Control Alts + Delete Pension Dogma

If pensions were an Olympic sport I’m thinking Modern Pentathlon right now. Rarely viewed, poorly understood and then animal spirits can wreck one’s hopes. Horses bolt, pensions blow up. Where are the animal spirits you ask? Well, the traditional pension structure contains 60% equities riding a safety buffer of 40% bonds. The hope is that low-risk bonds will smooth the volatility of riskier equities on your pension journey. However, this week we have read that there are a whopping $16 trillion of negatively yielding bonds sitting in investment accounts across the globe. In other words, the bond world is riding a horse which has never been so expensively priced.
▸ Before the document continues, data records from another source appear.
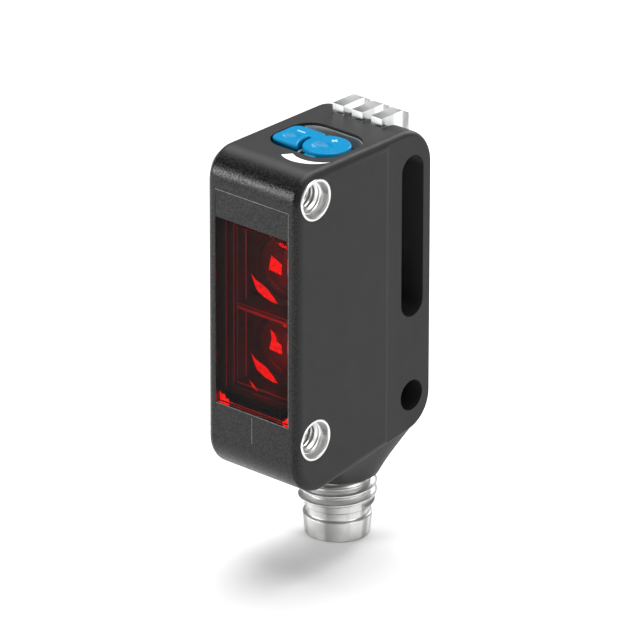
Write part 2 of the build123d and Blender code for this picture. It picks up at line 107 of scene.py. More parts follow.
housing_low, housing_high = places("housing")
window_low, window_high = places("front_window")
plug_low, plug_high = places("connector_shell")
key_top = places("rocker_key")[1].z
print("front face at", round(housing_low.y, 2), "and top face at", round(housing_high.z, 2))

# %% [markdown]
# ## Camera
#
# The sensor is seen from its front right, from a little above, with a long lens, which keeps its
# edges nearly parallel. The camera is turned about the middle of the whole object and stands eighty
# centimetres away.

# %% Camera
AZIMUTH = math.radians(41.68)
ELEVATION = math.radians(23.76)
ROLL = math.radians(0.11)
CAMERA_DISTANCE = 802.2 * MM
LENS = 459.5
RAISED = 1.38 * MM
CLIP_NEAR = 0.05
CLIP_FAR = 10


def outward(azimuth, elevation):
    """The direction out of the sensor at two angles, with the front at azimuth 0."""
    level = math.cos(elevation)
    return Vector((math.sin(azimuth) * level, -math.cos(azimuth) * level, math.sin(elevation)))


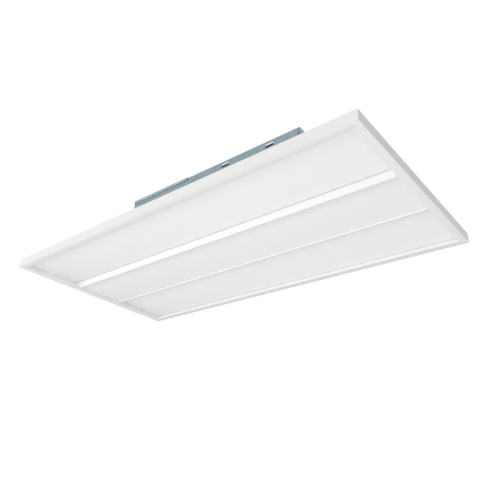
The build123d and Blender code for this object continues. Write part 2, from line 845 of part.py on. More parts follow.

One would need Olympian optimism to think these bonds will sufficiently off-set any shocks experienced in periods of equity volatility. They won’t. Actually, I would go further and suggest we need to quit traditional pension assumptions. Control-Alt-Delete might be a keyboard quit function but in the investment world we are witnessing a pronounced shift by the most influential investors into alternative investments, or ‘Alts’ as described in market-speak. Alts are financial assets which don’t fall into one of the conventional asset classes like equities, bonds or cash but they are now generating some eye-catching data points. Here’s a few snippets which would suggest the Control of Alts is a very big business:

  • UBS the world’s largest wealth custodian recently reported that its family office clients who think long-term allocate 35% of their portfolio to alternative investments(Private equity, real estate, hedge funds etc).
  • For context, their allocation to bonds is just 17% or less than half the Alts component and way lower than traditional pension fund guidance/thinking.
  • Blackstone, the private equity giant, estimates the size of the assets under management(AUM) invested in Alts at $14 trillion.
  • As an illustration of the growing influence of Alts, the world’s largest Alts player, Blackstone, overtook Goldman Sachs in market value in the past week.
  • Private equity/Venture capital deals are on course to break the $1 trillion level in 2021. That is triple the levels achieved only a decade ago(2011). Source Bain &Co.


It would be easy to dismiss these moves as exclusive opportunities for high net worth(HNW) investors but we need to look a little closer. Blackstone is currently attracting $4 billion of assets every month from main street retail investors. Some retail investors are skipping the Wall Street intermediaries completely and trading for free on Robinhood but that’s not really pension construction territory. However, equity crowdfunding is presenting retail investors with the opportunity to build their very own venture capital(VC) fund with zero costs. Of course, there is risk involved but one wonders what younger savers will think of negatively yielding bonds on a 30-40 year journey when the “democratization” of financial markets offers up the following:

  • The global cryptocurrency/blockchain universe of assets is approaching $2 trillion.
  • The creator economy of individuals monetising their online activities is estimated to number more than 50 million people per VC firm, Signal Fire.
  • These creators can now issue their own digital tokens of value(NFTs) thanks to blockchain technology. That allows fans and followers to back/invest in these creators early. Yes, there is a “valuation” question surrounding these creators but….
  • The richest man in the world, Bernard Arnault, has amassed an almost $200 billion fortune selling luxury items totally dependent on “perceived” value of relatively scarce items. And…
  • Rihanna has generated $1.7 billion of wealth in fashion, not music. Oh, and Ronaldo makes $40 million a year on Instagram, considerably more than his efforts on the sporting fields of Turin.

It is clear the world of alternative investments is challenging the orthodoxy of 60/40 pension allocations. In particular, the most savvy investors are reducing their exposure to bond markets at all time pricing highs. What is not clear is which alternatives will be the best performers, but all the best pensions have three critical weapons:

  1. A Plan
  2. Time
  3. Diversified Assets

It might be worth checking your pension and considering other risk alternatives because debt is now a risk asset not a safe haven. Indeed, our sense is that influential capital has already quit traditional pension dogma and is racing to control more Alts.